## Set task
Repeat each line of the material exactly.

--------

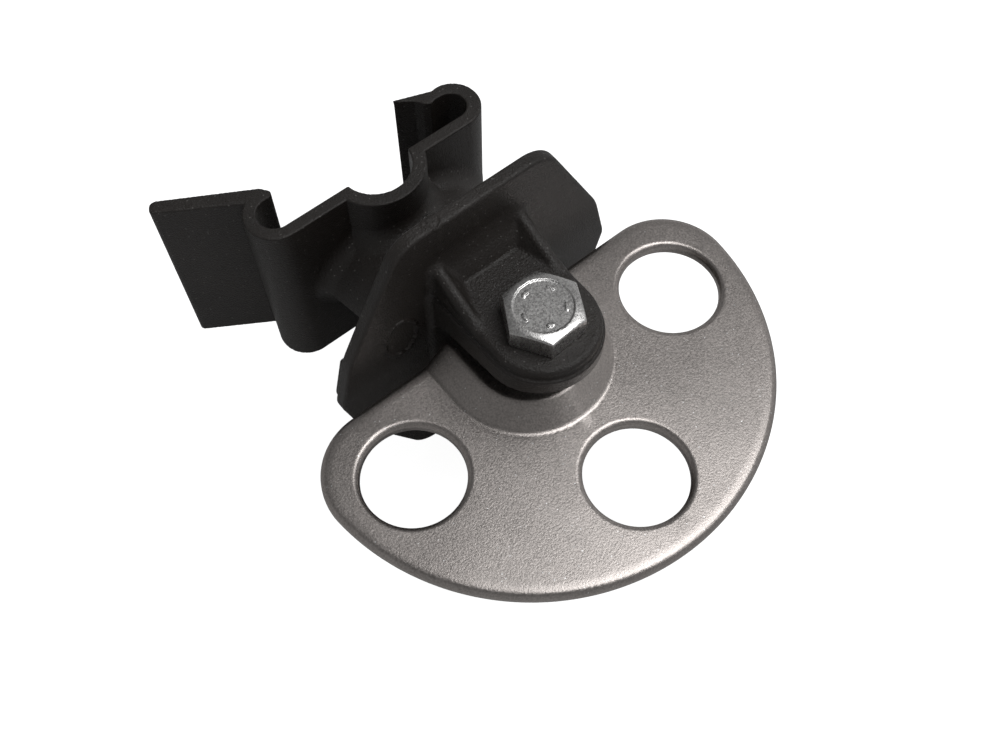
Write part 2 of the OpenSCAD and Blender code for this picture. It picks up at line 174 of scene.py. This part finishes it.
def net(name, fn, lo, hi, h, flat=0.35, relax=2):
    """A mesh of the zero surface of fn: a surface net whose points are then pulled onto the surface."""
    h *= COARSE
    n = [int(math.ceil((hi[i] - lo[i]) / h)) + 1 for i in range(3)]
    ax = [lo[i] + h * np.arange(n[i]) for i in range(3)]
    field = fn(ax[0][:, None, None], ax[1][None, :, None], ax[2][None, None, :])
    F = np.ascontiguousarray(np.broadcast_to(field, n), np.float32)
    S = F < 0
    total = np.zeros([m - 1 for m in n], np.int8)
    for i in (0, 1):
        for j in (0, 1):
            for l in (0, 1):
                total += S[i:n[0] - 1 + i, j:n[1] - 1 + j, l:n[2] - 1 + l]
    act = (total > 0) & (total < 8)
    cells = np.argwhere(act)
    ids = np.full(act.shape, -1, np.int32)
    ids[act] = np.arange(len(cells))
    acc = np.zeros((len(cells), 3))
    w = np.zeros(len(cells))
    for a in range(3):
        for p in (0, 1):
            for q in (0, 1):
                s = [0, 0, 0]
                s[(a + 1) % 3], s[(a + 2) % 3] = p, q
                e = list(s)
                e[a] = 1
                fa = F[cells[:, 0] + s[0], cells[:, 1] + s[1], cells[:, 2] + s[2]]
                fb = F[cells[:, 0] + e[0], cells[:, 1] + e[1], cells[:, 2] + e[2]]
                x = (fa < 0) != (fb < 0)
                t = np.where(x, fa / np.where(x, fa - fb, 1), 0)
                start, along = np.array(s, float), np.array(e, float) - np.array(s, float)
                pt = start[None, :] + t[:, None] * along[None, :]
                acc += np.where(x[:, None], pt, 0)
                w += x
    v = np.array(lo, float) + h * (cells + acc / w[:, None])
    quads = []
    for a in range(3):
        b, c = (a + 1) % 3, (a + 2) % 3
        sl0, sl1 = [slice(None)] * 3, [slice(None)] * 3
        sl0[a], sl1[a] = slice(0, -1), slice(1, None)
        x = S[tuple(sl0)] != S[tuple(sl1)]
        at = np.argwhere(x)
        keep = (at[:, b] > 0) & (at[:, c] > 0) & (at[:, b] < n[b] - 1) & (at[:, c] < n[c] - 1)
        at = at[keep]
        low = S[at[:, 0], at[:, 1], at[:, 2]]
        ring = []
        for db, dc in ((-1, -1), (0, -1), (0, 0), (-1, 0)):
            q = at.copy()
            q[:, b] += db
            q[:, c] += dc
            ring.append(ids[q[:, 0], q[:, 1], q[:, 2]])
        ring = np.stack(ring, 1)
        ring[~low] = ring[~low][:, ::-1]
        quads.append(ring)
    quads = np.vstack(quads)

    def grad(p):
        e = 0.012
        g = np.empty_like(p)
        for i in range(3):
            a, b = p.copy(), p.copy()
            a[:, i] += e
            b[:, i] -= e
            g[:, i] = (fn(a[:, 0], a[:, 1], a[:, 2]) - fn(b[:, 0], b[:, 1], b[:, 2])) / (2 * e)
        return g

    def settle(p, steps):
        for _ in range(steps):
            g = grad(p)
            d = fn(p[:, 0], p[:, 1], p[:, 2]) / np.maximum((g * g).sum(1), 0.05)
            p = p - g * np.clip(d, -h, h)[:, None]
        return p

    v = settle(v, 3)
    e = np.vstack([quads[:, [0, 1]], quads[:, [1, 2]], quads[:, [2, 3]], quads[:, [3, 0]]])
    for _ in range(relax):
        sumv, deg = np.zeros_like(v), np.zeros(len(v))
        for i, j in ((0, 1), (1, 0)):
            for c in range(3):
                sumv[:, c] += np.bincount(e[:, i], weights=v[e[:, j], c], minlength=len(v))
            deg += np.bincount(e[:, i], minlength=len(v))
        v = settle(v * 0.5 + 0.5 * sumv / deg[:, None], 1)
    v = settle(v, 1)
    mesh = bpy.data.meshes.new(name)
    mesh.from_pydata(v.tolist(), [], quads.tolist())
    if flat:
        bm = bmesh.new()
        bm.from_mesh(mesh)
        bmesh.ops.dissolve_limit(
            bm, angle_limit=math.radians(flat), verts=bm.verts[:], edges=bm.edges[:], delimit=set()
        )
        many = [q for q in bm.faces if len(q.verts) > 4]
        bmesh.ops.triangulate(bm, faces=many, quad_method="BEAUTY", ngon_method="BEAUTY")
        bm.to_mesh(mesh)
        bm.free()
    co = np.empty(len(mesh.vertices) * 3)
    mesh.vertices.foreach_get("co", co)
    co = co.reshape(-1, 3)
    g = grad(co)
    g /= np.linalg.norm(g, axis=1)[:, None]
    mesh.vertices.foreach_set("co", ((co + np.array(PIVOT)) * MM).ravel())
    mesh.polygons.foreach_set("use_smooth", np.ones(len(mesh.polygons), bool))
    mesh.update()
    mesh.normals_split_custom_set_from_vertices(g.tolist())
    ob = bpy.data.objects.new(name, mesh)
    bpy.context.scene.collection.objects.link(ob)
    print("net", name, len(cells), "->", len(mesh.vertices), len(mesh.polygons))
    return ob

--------

## Solution for this problem
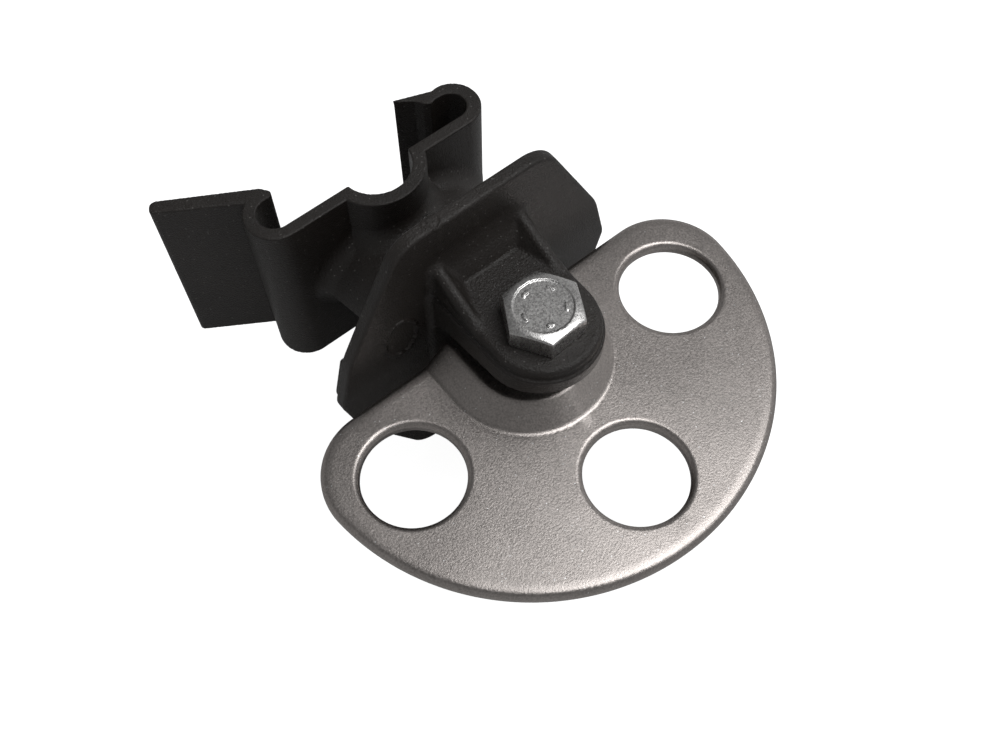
Write part 2 of the OpenSCAD and Blender code for this picture. It picks up at line 174 of scene.py. This part finishes it.
def net(name, fn, lo, hi, h, flat=0.35, relax=2):
    """A mesh of the zero surface of fn: a surface net whose points are then pulled onto the surface."""
    h *= COARSE
    n = [int(math.ceil((hi[i] - lo[i]) / h)) + 1 for i in range(3)]
    ax = [lo[i] + h * np.arange(n[i]) for i in range(3)]
    field = fn(ax[0][:, None, None], ax[1][None, :, None], ax[2][None, None, :])
    F = np.ascontiguousarray(np.broadcast_to(field, n), np.float32)
    S = F < 0
    total = np.zeros([m - 1 for m in n], np.int8)
    for i in (0, 1):
        for j in (0, 1):
            for l in (0, 1):
                total += S[i:n[0] - 1 + i, j:n[1] - 1 + j, l:n[2] - 1 + l]
    act = (total > 0) & (total < 8)
    cells = np.argwhere(act)
    ids = np.full(act.shape, -1, np.int32)
    ids[act] = np.arange(len(cells))
    acc = np.zeros((len(cells), 3))
    w = np.zeros(len(cells))
    for a in range(3):
        for p in (0, 1):
            for q in (0, 1):
                s = [0, 0, 0]
                s[(a + 1) % 3], s[(a + 2) % 3] = p, q
                e = list(s)
                e[a] = 1
                fa = F[cells[:, 0] + s[0], cells[:, 1] + s[1], cells[:, 2] + s[2]]
                fb = F[cells[:, 0] + e[0], cells[:, 1] + e[1], cells[:, 2] + e[2]]
                x = (fa < 0) != (fb < 0)
                t = np.where(x, fa / np.where(x, fa - fb, 1), 0)
                start, along = np.array(s, float), np.array(e, float) - np.array(s, float)
                pt = start[None, :] + t[:, None] * along[None, :]
                acc += np.where(x[:, None], pt, 0)
                w += x
    v = np.array(lo, float) + h * (cells + acc / w[:, None])
    quads = []
    for a in range(3):
        b, c = (a + 1) % 3, (a + 2) % 3
        sl0, sl1 = [slice(None)] * 3, [slice(None)] * 3
        sl0[a], sl1[a] = slice(0, -1), slice(1, None)
        x = S[tuple(sl0)] != S[tuple(sl1)]
        at = np.argwhere(x)
        keep = (at[:, b] > 0) & (at[:, c] > 0) & (at[:, b] < n[b] - 1) & (at[:, c] < n[c] - 1)
        at = at[keep]
        low = S[at[:, 0], at[:, 1], at[:, 2]]
        ring = []
        for db, dc in ((-1, -1), (0, -1), (0, 0), (-1, 0)):
            q = at.copy()
            q[:, b] += db
            q[:, c] += dc
            ring.append(ids[q[:, 0], q[:, 1], q[:, 2]])
        ring = np.stack(ring, 1)
        ring[~low] = ring[~low][:, ::-1]
        quads.append(ring)
    quads = np.vstack(quads)

    def grad(p):
        e = 0.012
        g = np.empty_like(p)
        for i in range(3):
            a, b = p.copy(), p.copy()
            a[:, i] += e
            b[:, i] -= e
            g[:, i] = (fn(a[:, 0], a[:, 1], a[:, 2]) - fn(b[:, 0], b[:, 1], b[:, 2])) / (2 * e)
        return g

    def settle(p, steps):
        for _ in range(steps):
            g = grad(p)
            d = fn(p[:, 0], p[:, 1], p[:, 2]) / np.maximum((g * g).sum(1), 0.05)
            p = p - g * np.clip(d, -h, h)[:, None]
        return p

    v = settle(v, 3)
    e = np.vstack([quads[:, [0, 1]], quads[:, [1, 2]], quads[:, [2, 3]], quads[:, [3, 0]]])
    for _ in range(relax):
        sumv, deg = np.zeros_like(v), np.zeros(len(v))
        for i, j in ((0, 1), (1, 0)):
            for c in range(3):
                sumv[:, c] += np.bincount(e[:, i], weights=v[e[:, j], c], minlength=len(v))
            deg += np.bincount(e[:, i], minlength=len(v))
        v = settle(v * 0.5 + 0.5 * sumv / deg[:, None], 1)
    v = settle(v, 1)
    mesh = bpy.data.meshes.new(name)
    mesh.from_pydata(v.tolist(), [], quads.tolist())
    if flat:
        bm = bmesh.new()
        bm.from_mesh(mesh)
        bmesh.ops.dissolve_limit(
            bm, angle_limit=math.radians(flat), verts=bm.verts[:], edges=bm.edges[:], delimit=set()
        )
        many = [q for q in bm.faces if len(q.verts) > 4]
        bmesh.ops.triangulate(bm, faces=many, quad_method="BEAUTY", ngon_method="BEAUTY")
        bm.to_mesh(mesh)
        bm.free()
    co = np.empty(len(mesh.vertices) * 3)
    mesh.vertices.foreach_get("co", co)
    co = co.reshape(-1, 3)
    g = grad(co)
    g /= np.linalg.norm(g, axis=1)[:, None]
    mesh.vertices.foreach_set("co", ((co + np.array(PIVOT)) * MM).ravel())
    mesh.polygons.foreach_set("use_smooth", np.ones(len(mesh.polygons), bool))
    mesh.update()
    mesh.normals_split_custom_set_from_vertices(g.tolist())
    ob = bpy.data.objects.new(name, mesh)
    bpy.context.scene.collection.objects.link(ob)
    print("net", name, len(cells), "->", len(mesh.vertices), len(mesh.polygons))
    return ob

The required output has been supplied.